What has emerged from the TSA pat-down kerfuffle is recognition that it is psychologically demeaning to be subjected to physical touching of private areas of the body by someone not invited to do so. Now, the psychological treatment of men of color is being brought home to middle American men as shown by, the Times reports, their complaints “about airport security measures, offering graphic accounts of genital contact and expressing a general sense of powerlessness and humiliation.” Men of color might respond: “Welcome to our world. We have had that experience in our own neighborhood without driving out to the airport.”
Will the perception that there is a harm—a substantial psychological humiliation—needlessly imposed on millions of innocent citizens by intrusive pat-downs change opinions of the general public about the use of such tactics by police officers against males of color who are not boarding airplanes? Probably not.
Intrusive “junk touching” will continue to be a threat in the lives of men of color walking or driving on the streets of America. The courts will continue to give the police carte blanche with regard to the necessity for, and scope of, police pat-downs. For four decades since the approval of the frisk tactic in Terry v. Ohio, the courts have looked the other way while the frisks disproportionately targeted men of color.
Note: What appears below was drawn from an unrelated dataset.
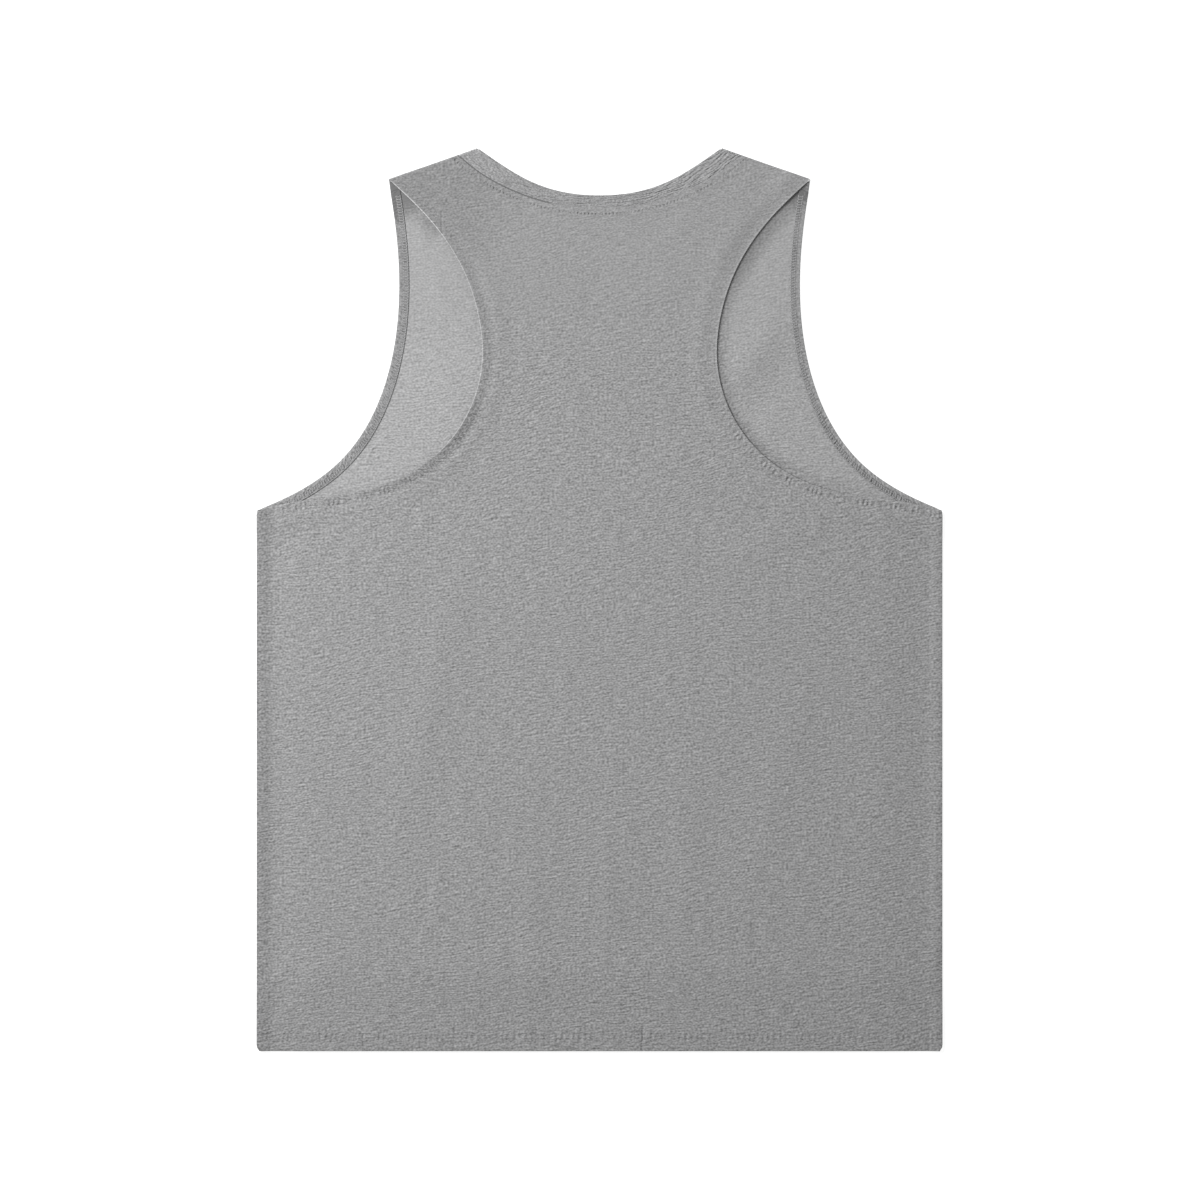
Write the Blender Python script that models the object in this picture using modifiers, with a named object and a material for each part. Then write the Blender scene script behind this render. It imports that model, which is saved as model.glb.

It should come as no surprise that police and agents of federal security agencies such as the TSA may be more responsive to the air traveling business public than to pedestrians and motorists in low income communities of color. Now that white, male, middle Americans are feeling the long arm of the law near the family jewels, the impact of a humiliating governmental indignity is no longer confined to a powerless and silent minority. For men of color, who have traditionally been on the groping end of the long arm of the law, the response may be “So what’s new?”